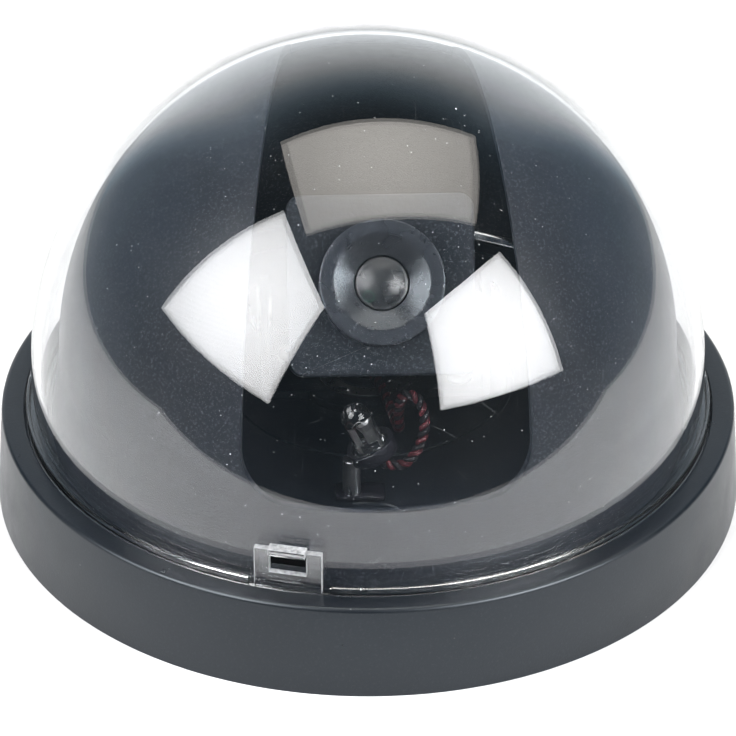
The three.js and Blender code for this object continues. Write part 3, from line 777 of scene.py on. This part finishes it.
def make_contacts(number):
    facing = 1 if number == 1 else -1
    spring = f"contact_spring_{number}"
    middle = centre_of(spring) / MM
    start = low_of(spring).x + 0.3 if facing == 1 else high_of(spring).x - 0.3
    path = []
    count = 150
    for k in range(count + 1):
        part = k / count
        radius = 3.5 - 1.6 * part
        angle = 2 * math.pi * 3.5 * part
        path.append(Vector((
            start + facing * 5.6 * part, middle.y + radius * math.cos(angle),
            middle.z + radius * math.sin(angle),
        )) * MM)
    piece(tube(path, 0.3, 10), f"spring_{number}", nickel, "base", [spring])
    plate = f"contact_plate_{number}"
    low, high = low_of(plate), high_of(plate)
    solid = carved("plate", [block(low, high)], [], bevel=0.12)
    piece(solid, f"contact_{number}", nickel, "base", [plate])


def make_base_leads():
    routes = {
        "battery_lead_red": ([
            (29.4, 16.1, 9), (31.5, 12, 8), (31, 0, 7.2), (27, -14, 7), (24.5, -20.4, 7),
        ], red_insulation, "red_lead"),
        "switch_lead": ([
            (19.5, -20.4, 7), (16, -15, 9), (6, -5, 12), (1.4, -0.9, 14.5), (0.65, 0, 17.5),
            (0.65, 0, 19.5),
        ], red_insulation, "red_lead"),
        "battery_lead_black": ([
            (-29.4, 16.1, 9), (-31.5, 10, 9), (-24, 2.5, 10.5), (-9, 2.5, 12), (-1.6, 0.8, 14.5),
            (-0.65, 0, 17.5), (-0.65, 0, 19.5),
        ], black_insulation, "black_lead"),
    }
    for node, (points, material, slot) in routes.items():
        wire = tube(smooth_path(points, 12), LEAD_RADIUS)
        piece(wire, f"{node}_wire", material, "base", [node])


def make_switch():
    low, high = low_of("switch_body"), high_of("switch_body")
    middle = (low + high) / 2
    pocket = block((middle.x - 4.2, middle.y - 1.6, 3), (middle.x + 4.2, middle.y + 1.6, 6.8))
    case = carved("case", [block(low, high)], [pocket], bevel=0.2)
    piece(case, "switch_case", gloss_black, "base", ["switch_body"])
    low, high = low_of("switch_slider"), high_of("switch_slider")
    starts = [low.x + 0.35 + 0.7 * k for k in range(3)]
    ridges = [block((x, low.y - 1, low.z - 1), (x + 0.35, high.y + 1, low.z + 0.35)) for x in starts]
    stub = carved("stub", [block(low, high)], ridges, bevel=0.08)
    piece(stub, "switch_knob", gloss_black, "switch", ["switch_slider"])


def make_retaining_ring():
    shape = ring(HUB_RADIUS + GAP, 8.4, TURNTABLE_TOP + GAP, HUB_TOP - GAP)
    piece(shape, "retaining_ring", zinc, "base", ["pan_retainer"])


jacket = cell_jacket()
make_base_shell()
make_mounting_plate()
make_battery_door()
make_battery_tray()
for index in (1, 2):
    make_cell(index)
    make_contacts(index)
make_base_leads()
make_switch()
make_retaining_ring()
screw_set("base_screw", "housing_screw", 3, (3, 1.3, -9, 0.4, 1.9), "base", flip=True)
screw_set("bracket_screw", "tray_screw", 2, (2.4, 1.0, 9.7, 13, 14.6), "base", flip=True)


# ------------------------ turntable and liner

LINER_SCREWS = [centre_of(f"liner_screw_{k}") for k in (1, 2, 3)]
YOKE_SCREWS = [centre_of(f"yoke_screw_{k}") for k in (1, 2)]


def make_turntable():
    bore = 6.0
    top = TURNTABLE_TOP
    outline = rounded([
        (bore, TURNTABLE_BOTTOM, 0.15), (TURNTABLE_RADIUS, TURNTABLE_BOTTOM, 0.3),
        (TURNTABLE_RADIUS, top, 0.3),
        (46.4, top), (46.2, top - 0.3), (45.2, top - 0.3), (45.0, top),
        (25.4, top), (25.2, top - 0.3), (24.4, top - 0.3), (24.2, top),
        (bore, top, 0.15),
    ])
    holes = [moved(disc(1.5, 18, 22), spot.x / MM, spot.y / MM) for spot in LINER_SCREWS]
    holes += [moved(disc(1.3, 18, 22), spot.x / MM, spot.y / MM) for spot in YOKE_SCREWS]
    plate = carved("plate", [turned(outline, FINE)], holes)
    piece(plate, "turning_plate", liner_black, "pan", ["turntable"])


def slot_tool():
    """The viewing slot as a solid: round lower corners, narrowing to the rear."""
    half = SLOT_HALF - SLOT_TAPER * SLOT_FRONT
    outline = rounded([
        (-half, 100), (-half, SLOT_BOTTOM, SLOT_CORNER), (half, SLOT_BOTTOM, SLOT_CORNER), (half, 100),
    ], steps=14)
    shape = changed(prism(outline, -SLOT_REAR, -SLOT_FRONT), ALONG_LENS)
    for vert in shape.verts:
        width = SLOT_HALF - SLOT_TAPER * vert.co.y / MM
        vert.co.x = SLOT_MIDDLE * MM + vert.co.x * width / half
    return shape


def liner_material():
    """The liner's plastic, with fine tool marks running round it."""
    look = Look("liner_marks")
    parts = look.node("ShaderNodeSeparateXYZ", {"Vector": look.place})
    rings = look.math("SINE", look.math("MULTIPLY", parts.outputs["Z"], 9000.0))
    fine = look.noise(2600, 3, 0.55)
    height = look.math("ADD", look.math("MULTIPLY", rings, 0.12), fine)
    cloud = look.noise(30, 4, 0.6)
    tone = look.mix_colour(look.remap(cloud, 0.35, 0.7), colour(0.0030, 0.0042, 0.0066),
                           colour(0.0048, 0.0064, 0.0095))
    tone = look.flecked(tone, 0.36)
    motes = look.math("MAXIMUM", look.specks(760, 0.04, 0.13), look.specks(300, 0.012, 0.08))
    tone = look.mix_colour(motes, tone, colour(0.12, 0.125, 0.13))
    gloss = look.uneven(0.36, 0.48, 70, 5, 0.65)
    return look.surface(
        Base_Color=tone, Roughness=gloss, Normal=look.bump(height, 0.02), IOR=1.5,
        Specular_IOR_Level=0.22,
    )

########

**Instruction:**
Output the listing above exactly as it appears.

**Task response:**
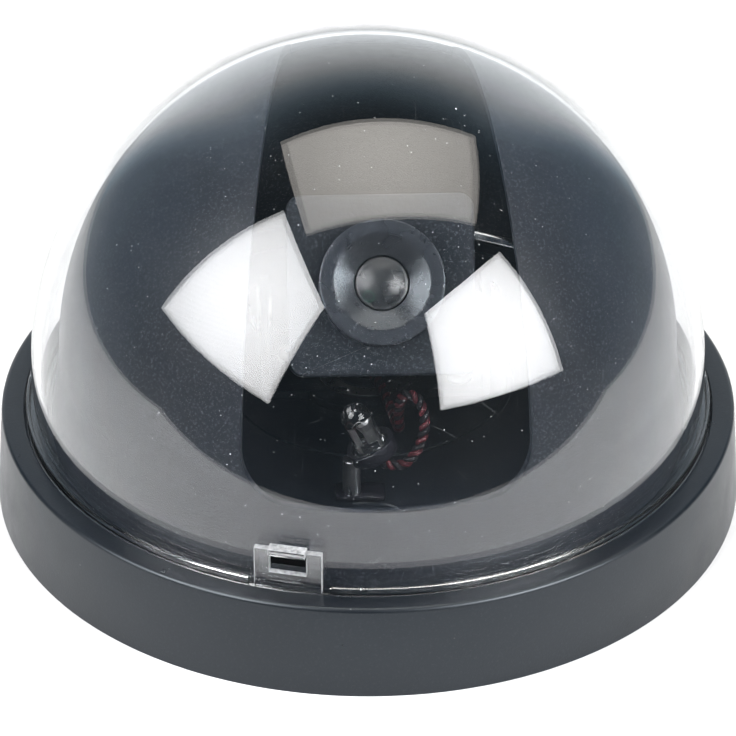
The three.js and Blender code for this object continues. Write part 3, from line 777 of scene.py on. This part finishes it.
def make_contacts(number):
    facing = 1 if number == 1 else -1
    spring = f"contact_spring_{number}"
    middle = centre_of(spring) / MM
    start = low_of(spring).x + 0.3 if facing == 1 else high_of(spring).x - 0.3
    path = []
    count = 150
    for k in range(count + 1):
        part = k / count
        radius = 3.5 - 1.6 * part
        angle = 2 * math.pi * 3.5 * part
        path.append(Vector((
            start + facing * 5.6 * part, middle.y + radius * math.cos(angle),
            middle.z + radius * math.sin(angle),
        )) * MM)
    piece(tube(path, 0.3, 10), f"spring_{number}", nickel, "base", [spring])
    plate = f"contact_plate_{number}"
    low, high = low_of(plate), high_of(plate)
    solid = carved("plate", [block(low, high)], [], bevel=0.12)
    piece(solid, f"contact_{number}", nickel, "base", [plate])


def make_base_leads():
    routes = {
        "battery_lead_red": ([
            (29.4, 16.1, 9), (31.5, 12, 8), (31, 0, 7.2), (27, -14, 7), (24.5, -20.4, 7),
        ], red_insulation, "red_lead"),
        "switch_lead": ([
            (19.5, -20.4, 7), (16, -15, 9), (6, -5, 12), (1.4, -0.9, 14.5), (0.65, 0, 17.5),
            (0.65, 0, 19.5),
        ], red_insulation, "red_lead"),
        "battery_lead_black": ([
            (-29.4, 16.1, 9), (-31.5, 10, 9), (-24, 2.5, 10.5), (-9, 2.5, 12), (-1.6, 0.8, 14.5),
            (-0.65, 0, 17.5), (-0.65, 0, 19.5),
        ], black_insulation, "black_lead"),
    }
    for node, (points, material, slot) in routes.items():
        wire = tube(smooth_path(points, 12), LEAD_RADIUS)
        piece(wire, f"{node}_wire", material, "base", [node])


def make_switch():
    low, high = low_of("switch_body"), high_of("switch_body")
    middle = (low + high) / 2
    pocket = block((middle.x - 4.2, middle.y - 1.6, 3), (middle.x + 4.2, middle.y + 1.6, 6.8))
    case = carved("case", [block(low, high)], [pocket], bevel=0.2)
    piece(case, "switch_case", gloss_black, "base", ["switch_body"])
    low, high = low_of("switch_slider"), high_of("switch_slider")
    starts = [low.x + 0.35 + 0.7 * k for k in range(3)]
    ridges = [block((x, low.y - 1, low.z - 1), (x + 0.35, high.y + 1, low.z + 0.35)) for x in starts]
    stub = carved("stub", [block(low, high)], ridges, bevel=0.08)
    piece(stub, "switch_knob", gloss_black, "switch", ["switch_slider"])


def make_retaining_ring():
    shape = ring(HUB_RADIUS + GAP, 8.4, TURNTABLE_TOP + GAP, HUB_TOP - GAP)
    piece(shape, "retaining_ring", zinc, "base", ["pan_retainer"])


jacket = cell_jacket()
make_base_shell()
make_mounting_plate()
make_battery_door()
make_battery_tray()
for index in (1, 2):
    make_cell(index)
    make_contacts(index)
make_base_leads()
make_switch()
make_retaining_ring()
screw_set("base_screw", "housing_screw", 3, (3, 1.3, -9, 0.4, 1.9), "base", flip=True)
screw_set("bracket_screw", "tray_screw", 2, (2.4, 1.0, 9.7, 13, 14.6), "base", flip=True)


# ------------------------ turntable and liner

LINER_SCREWS = [centre_of(f"liner_screw_{k}") for k in (1, 2, 3)]
YOKE_SCREWS = [centre_of(f"yoke_screw_{k}") for k in (1, 2)]


def make_turntable():
    bore = 6.0
    top = TURNTABLE_TOP
    outline = rounded([
        (bore, TURNTABLE_BOTTOM, 0.15), (TURNTABLE_RADIUS, TURNTABLE_BOTTOM, 0.3),
        (TURNTABLE_RADIUS, top, 0.3),
        (46.4, top), (46.2, top - 0.3), (45.2, top - 0.3), (45.0, top),
        (25.4, top), (25.2, top - 0.3), (24.4, top - 0.3), (24.2, top),
        (bore, top, 0.15),
    ])
    holes = [moved(disc(1.5, 18, 22), spot.x / MM, spot.y / MM) for spot in LINER_SCREWS]
    holes += [moved(disc(1.3, 18, 22), spot.x / MM, spot.y / MM) for spot in YOKE_SCREWS]
    plate = carved("plate", [turned(outline, FINE)], holes)
    piece(plate, "turning_plate", liner_black, "pan", ["turntable"])


def slot_tool():
    """The viewing slot as a solid: round lower corners, narrowing to the rear."""
    half = SLOT_HALF - SLOT_TAPER * SLOT_FRONT
    outline = rounded([
        (-half, 100), (-half, SLOT_BOTTOM, SLOT_CORNER), (half, SLOT_BOTTOM, SLOT_CORNER), (half, 100),
    ], steps=14)
    shape = changed(prism(outline, -SLOT_REAR, -SLOT_FRONT), ALONG_LENS)
    for vert in shape.verts:
        width = SLOT_HALF - SLOT_TAPER * vert.co.y / MM
        vert.co.x = SLOT_MIDDLE * MM + vert.co.x * width / half
    return shape


def liner_material():
    """The liner's plastic, with fine tool marks running round it."""
    look = Look("liner_marks")
    parts = look.node("ShaderNodeSeparateXYZ", {"Vector": look.place})
    rings = look.math("SINE", look.math("MULTIPLY", parts.outputs["Z"], 9000.0))
    fine = look.noise(2600, 3, 0.55)
    height = look.math("ADD", look.math("MULTIPLY", rings, 0.12), fine)
    cloud = look.noise(30, 4, 0.6)
    tone = look.mix_colour(look.remap(cloud, 0.35, 0.7), colour(0.0030, 0.0042, 0.0066),
                           colour(0.0048, 0.0064, 0.0095))
    tone = look.flecked(tone, 0.36)
    motes = look.math("MAXIMUM", look.specks(760, 0.04, 0.13), look.specks(300, 0.012, 0.08))
    tone = look.mix_colour(motes, tone, colour(0.12, 0.125, 0.13))
    gloss = look.uneven(0.36, 0.48, 70, 5, 0.65)
    return look.surface(
        Base_Color=tone, Roughness=gloss, Normal=look.bump(height, 0.02), IOR=1.5,
        Specular_IOR_Level=0.22,
    )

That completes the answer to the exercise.